Senator REID(10.30) —At lunch time today I attended a meeting outside Parliament House at which there were some hundreds of Vietnamese and a number of other people. I attended in company with Mr Cadman, the shadow Minister for Immigration and Ethnic Affairs, Senator Short, and subsequently, the Leader of the Opposition, Mr John Howard, the Deputy Leader of the Opposition, Mr Neil Brown, and Senator Kilgariff. Addresses were made to the gathering. It was to mark the day of national shame, 30 April 1987, commemorating the communist takeover in Vietnam in 1975. Speakers recalled the plight of Kampuchea and Laos as well. They recalled the tragedy of the thousands upon thousands of Vietnamese who have perished attempting to flee that country. They recounted the oppression and tyranny which exist there at the present time, the labour camps, the gaols, and the total lack of liberties which we take for granted in this country. I met the other night a Laotian woman who had been in this country since before 1972 but who, since 1972, has not directly heard of her husband. She had some brief information about him up until about 1975, but since then has not heard of him. It is hard for any of us in this country to place ourselves in her shoes or to have any comprehension of the life she has led in this country bringing up her four children, the youngest of whom cannot be said to have known his father.

There are many other hundreds of thousands who have grown up in this situation. They have been refugees from their own country. They recalled some of the things that have gone on, some of the horrors that have gone on. But I was particularly pleased to see today that they were supported by other countries with similar histories. The Latvian flag was flying. We recalled the plight of Latvia, Estonia, Lithuania; what occurred in Hungary and Czechoslovakia in days gone by; and particularly what is going on in Afghanistan now and what has been going on there for a number of years. Unfortunately, these stories seem to slip off the front pages of the newspapers and are recalled only intermittently. But the tragedy for the oppressed peoples goes on. I think today we should join with the Vietnamese people who came to Parliament House to recall the plight of people still living in that country and demand that our Government does all it can to see that the communist tyranny is lifted from the shoulders of the Vietnamese people.

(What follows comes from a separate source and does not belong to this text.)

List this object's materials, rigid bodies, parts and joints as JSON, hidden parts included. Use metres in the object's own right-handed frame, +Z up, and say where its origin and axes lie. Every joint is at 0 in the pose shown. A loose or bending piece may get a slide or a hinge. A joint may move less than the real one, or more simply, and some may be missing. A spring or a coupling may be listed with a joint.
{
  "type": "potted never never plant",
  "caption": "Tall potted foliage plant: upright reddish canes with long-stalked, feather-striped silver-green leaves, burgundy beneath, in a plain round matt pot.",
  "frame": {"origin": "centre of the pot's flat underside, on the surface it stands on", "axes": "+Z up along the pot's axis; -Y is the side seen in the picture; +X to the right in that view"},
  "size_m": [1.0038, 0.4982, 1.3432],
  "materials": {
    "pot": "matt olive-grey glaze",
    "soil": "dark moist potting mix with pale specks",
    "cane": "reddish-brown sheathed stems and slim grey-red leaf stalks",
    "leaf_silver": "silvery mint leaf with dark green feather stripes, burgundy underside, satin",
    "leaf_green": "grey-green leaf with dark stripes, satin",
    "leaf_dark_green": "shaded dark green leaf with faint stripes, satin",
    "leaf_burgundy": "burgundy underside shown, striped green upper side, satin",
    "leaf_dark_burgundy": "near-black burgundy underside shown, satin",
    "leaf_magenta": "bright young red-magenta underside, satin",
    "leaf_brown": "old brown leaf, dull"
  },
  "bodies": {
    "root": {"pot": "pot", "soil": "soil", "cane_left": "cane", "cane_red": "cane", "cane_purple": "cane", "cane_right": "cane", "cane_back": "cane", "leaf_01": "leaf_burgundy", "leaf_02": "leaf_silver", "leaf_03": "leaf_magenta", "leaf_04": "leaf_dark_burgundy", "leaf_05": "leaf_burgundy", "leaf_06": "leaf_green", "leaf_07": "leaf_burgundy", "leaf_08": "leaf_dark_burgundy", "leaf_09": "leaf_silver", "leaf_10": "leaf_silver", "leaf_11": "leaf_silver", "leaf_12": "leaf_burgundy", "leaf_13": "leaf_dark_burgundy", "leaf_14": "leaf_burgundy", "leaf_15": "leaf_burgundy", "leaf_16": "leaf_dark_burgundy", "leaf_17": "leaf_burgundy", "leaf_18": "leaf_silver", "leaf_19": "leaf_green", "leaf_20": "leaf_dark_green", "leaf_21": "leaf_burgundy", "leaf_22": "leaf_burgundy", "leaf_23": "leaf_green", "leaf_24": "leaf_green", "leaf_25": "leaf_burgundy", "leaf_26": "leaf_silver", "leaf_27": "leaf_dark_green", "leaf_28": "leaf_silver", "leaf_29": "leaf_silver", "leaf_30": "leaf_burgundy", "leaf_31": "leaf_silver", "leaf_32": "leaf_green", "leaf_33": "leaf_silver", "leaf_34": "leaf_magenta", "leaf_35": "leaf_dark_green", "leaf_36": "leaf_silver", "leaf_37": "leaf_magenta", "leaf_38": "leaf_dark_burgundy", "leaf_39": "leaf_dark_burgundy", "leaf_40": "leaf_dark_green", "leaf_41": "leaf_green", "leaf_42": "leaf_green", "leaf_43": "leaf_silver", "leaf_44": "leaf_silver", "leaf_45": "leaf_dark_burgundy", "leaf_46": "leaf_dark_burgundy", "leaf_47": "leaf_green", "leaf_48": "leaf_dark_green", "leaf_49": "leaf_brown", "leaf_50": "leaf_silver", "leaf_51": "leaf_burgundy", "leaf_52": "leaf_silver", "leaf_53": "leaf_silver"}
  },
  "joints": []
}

We know what has happened at Cam Ranh Bay. It was suggested that it was merely a facility for pleasure boats. That, of course, is nonsense and has been proven to be so. Everybody who has any concern about the well-being of people in these countries should be able to communicate with them in a way that is meaningful, but people are not able to do so at present. We call upon the Hanoi Government to withdraw from Kampuchea and Laos and to allow those countries to return to some dignity and their peoples to lead lives more similar to those which we believe is the right way for human beings to operate and function.

I was pleased to be able to go out there and meet these people today. I was saddened that it was necessary for them to be there. The Polish flag was flying, as well as others. There are many oppressed people in the world and I think we need to spend a little time every now and again doing what we can to assist these people to get back to the countries from which they came and for those countries to be free. At the very minimum they should be allowed to have normal communication with their families who are still there.